— BEGIN —

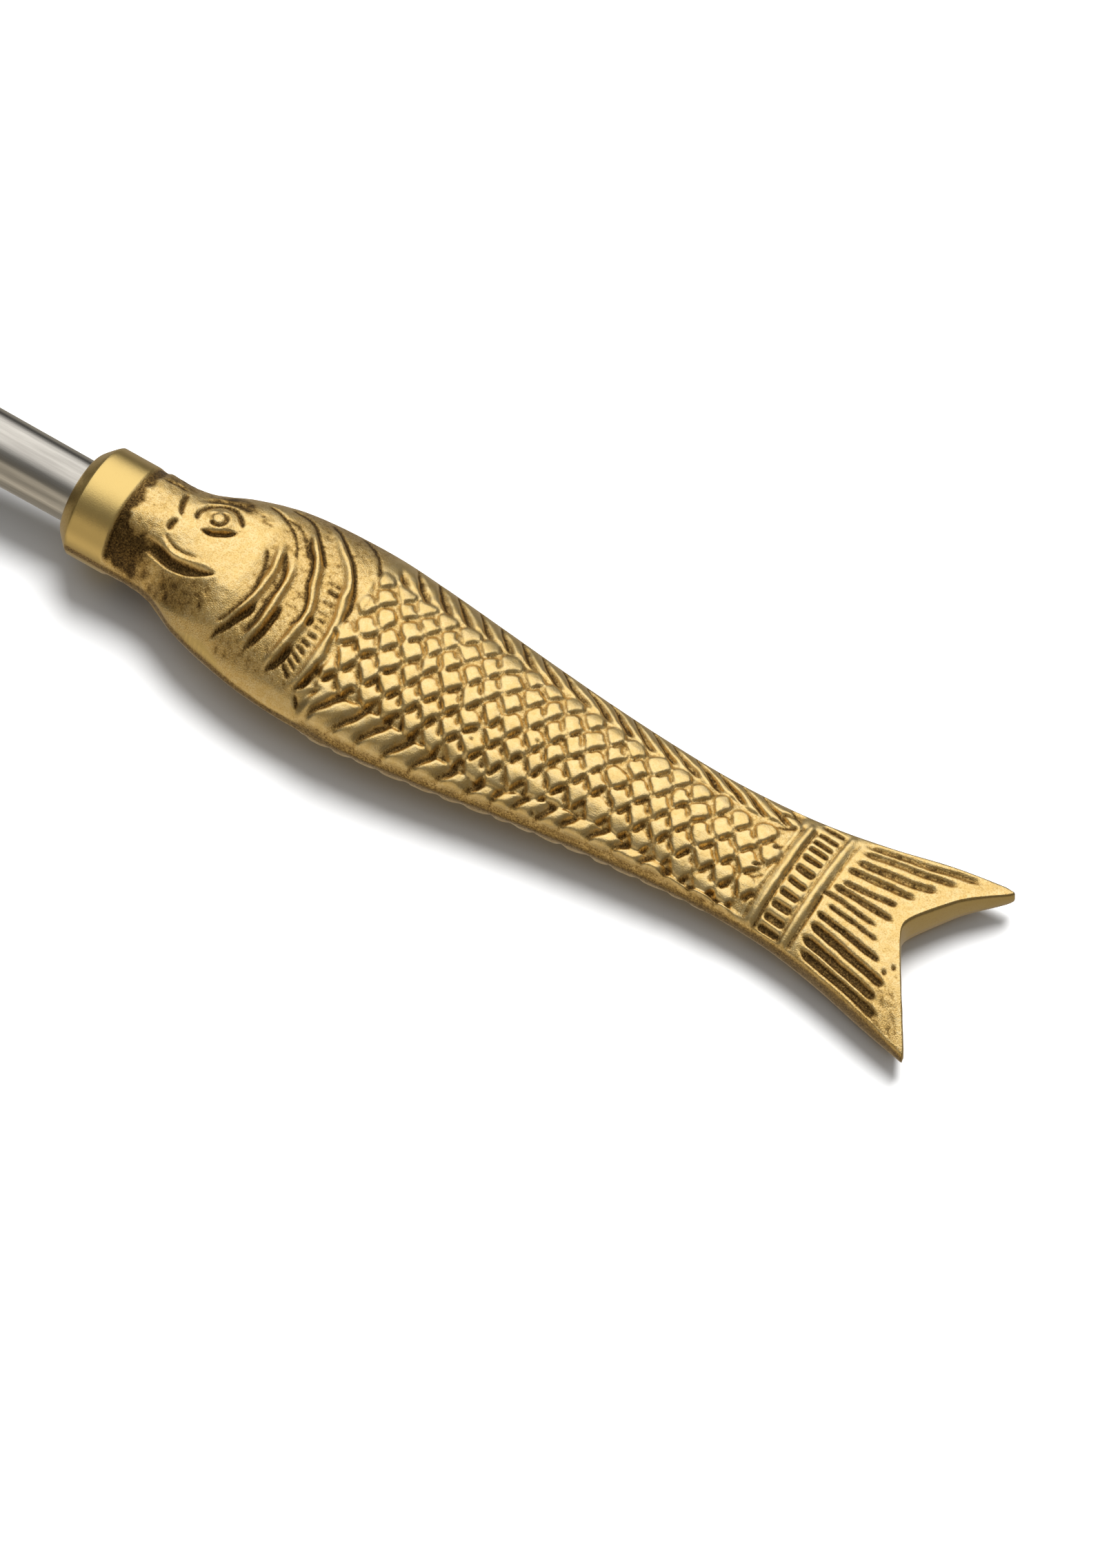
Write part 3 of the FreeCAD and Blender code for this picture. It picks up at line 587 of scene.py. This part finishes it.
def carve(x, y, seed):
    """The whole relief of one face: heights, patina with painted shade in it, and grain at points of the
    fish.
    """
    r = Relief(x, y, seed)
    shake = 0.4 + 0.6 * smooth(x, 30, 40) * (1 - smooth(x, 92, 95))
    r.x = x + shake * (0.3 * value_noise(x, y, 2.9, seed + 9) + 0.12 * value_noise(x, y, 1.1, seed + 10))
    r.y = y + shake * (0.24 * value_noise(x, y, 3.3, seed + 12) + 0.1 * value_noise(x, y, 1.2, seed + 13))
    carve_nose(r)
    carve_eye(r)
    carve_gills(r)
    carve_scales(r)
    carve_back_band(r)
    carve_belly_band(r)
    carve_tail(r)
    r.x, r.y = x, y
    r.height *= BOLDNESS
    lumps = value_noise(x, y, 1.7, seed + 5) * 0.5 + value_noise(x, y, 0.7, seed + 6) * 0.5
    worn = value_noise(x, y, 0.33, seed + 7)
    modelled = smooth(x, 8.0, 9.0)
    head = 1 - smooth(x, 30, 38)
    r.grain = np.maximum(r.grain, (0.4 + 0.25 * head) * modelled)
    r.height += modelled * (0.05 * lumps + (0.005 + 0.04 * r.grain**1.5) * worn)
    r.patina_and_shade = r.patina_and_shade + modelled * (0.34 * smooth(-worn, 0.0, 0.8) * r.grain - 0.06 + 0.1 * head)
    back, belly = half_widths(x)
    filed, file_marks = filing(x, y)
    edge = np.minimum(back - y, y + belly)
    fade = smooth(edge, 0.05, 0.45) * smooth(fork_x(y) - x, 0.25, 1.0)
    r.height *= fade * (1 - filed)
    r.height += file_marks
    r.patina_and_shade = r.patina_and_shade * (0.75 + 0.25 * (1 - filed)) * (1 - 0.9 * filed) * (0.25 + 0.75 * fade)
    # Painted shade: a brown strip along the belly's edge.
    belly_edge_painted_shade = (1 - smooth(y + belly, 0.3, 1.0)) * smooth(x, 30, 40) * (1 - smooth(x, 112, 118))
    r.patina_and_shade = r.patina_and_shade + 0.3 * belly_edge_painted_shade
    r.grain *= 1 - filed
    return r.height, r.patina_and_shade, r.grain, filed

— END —

Reproduce the listing in full. Keep it exactly as written.

Exercise answer:
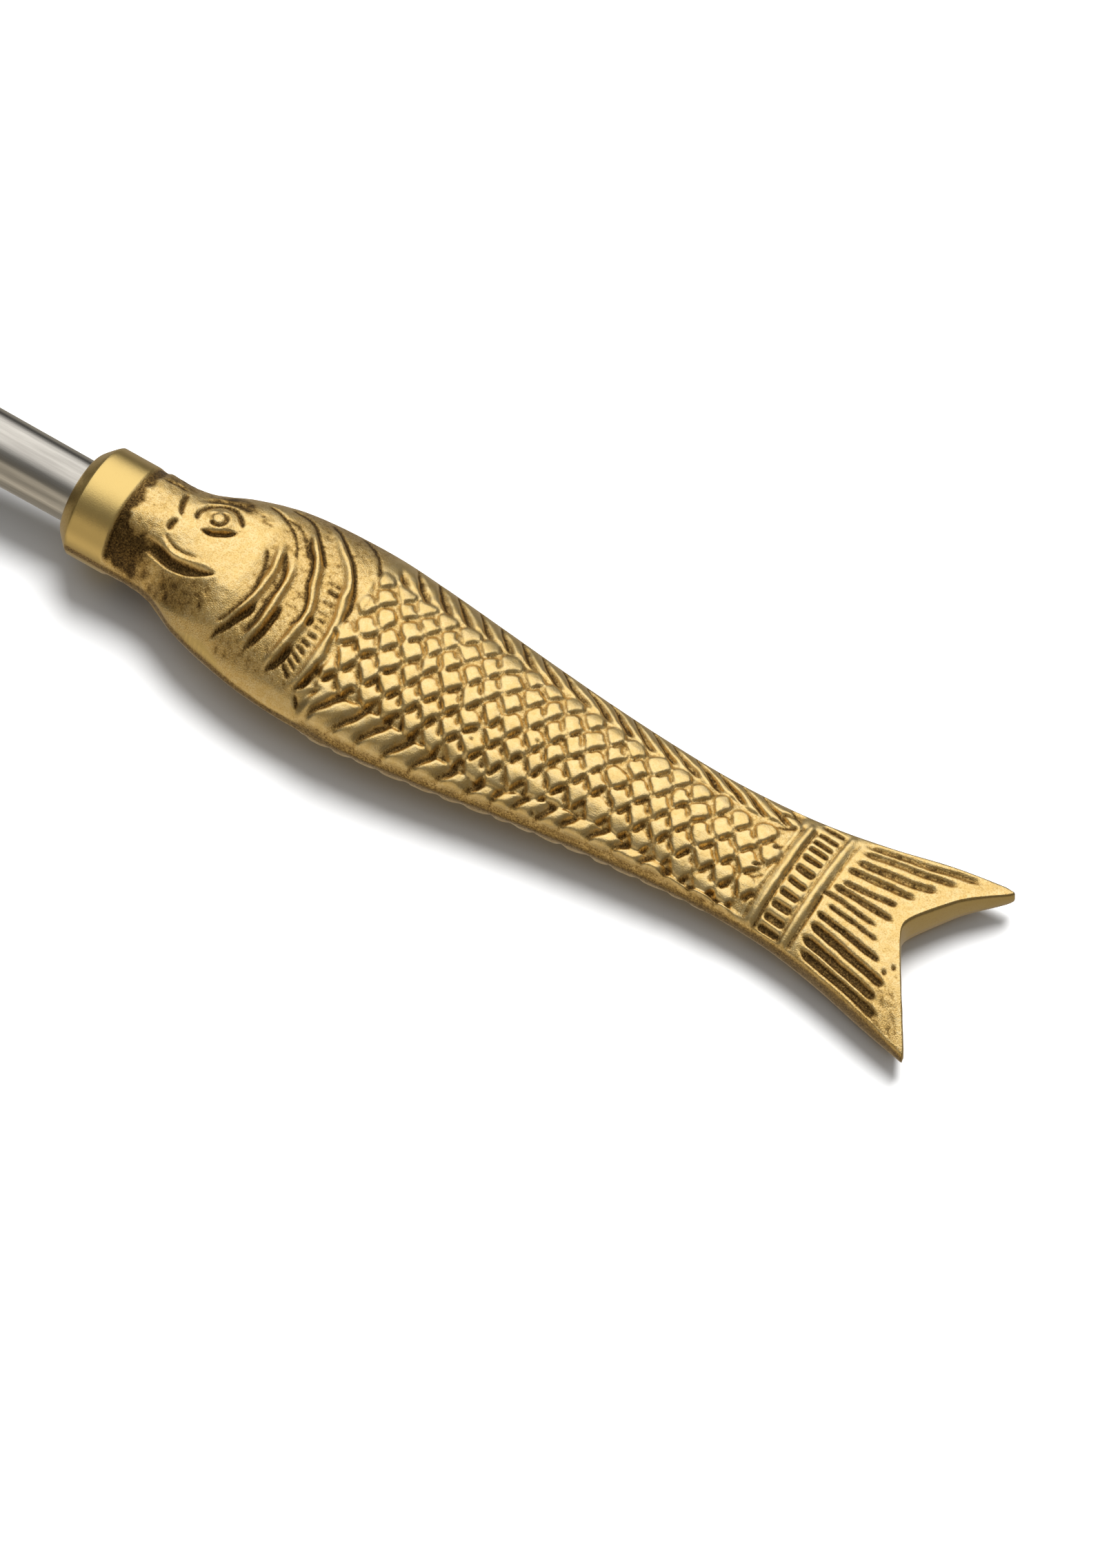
Write part 3 of the FreeCAD and Blender code for this picture. It picks up at line 587 of scene.py. This part finishes it.
def carve(x, y, seed):
    """The whole relief of one face: heights, patina with painted shade in it, and grain at points of the
    fish.
    """
    r = Relief(x, y, seed)
    shake = 0.4 + 0.6 * smooth(x, 30, 40) * (1 - smooth(x, 92, 95))
    r.x = x + shake * (0.3 * value_noise(x, y, 2.9, seed + 9) + 0.12 * value_noise(x, y, 1.1, seed + 10))
    r.y = y + shake * (0.24 * value_noise(x, y, 3.3, seed + 12) + 0.1 * value_noise(x, y, 1.2, seed + 13))
    carve_nose(r)
    carve_eye(r)
    carve_gills(r)
    carve_scales(r)
    carve_back_band(r)
    carve_belly_band(r)
    carve_tail(r)
    r.x, r.y = x, y
    r.height *= BOLDNESS
    lumps = value_noise(x, y, 1.7, seed + 5) * 0.5 + value_noise(x, y, 0.7, seed + 6) * 0.5
    worn = value_noise(x, y, 0.33, seed + 7)
    modelled = smooth(x, 8.0, 9.0)
    head = 1 - smooth(x, 30, 38)
    r.grain = np.maximum(r.grain, (0.4 + 0.25 * head) * modelled)
    r.height += modelled * (0.05 * lumps + (0.005 + 0.04 * r.grain**1.5) * worn)
    r.patina_and_shade = r.patina_and_shade + modelled * (0.34 * smooth(-worn, 0.0, 0.8) * r.grain - 0.06 + 0.1 * head)
    back, belly = half_widths(x)
    filed, file_marks = filing(x, y)
    edge = np.minimum(back - y, y + belly)
    fade = smooth(edge, 0.05, 0.45) * smooth(fork_x(y) - x, 0.25, 1.0)
    r.height *= fade * (1 - filed)
    r.height += file_marks
    r.patina_and_shade = r.patina_and_shade * (0.75 + 0.25 * (1 - filed)) * (1 - 0.9 * filed) * (0.25 + 0.75 * fade)
    # Painted shade: a brown strip along the belly's edge.
    belly_edge_painted_shade = (1 - smooth(y + belly, 0.3, 1.0)) * smooth(x, 30, 40) * (1 - smooth(x, 112, 118))
    r.patina_and_shade = r.patina_and_shade + 0.3 * belly_edge_painted_shade
    r.grain *= 1 - filed
    return r.height, r.patina_and_shade, r.grain, filed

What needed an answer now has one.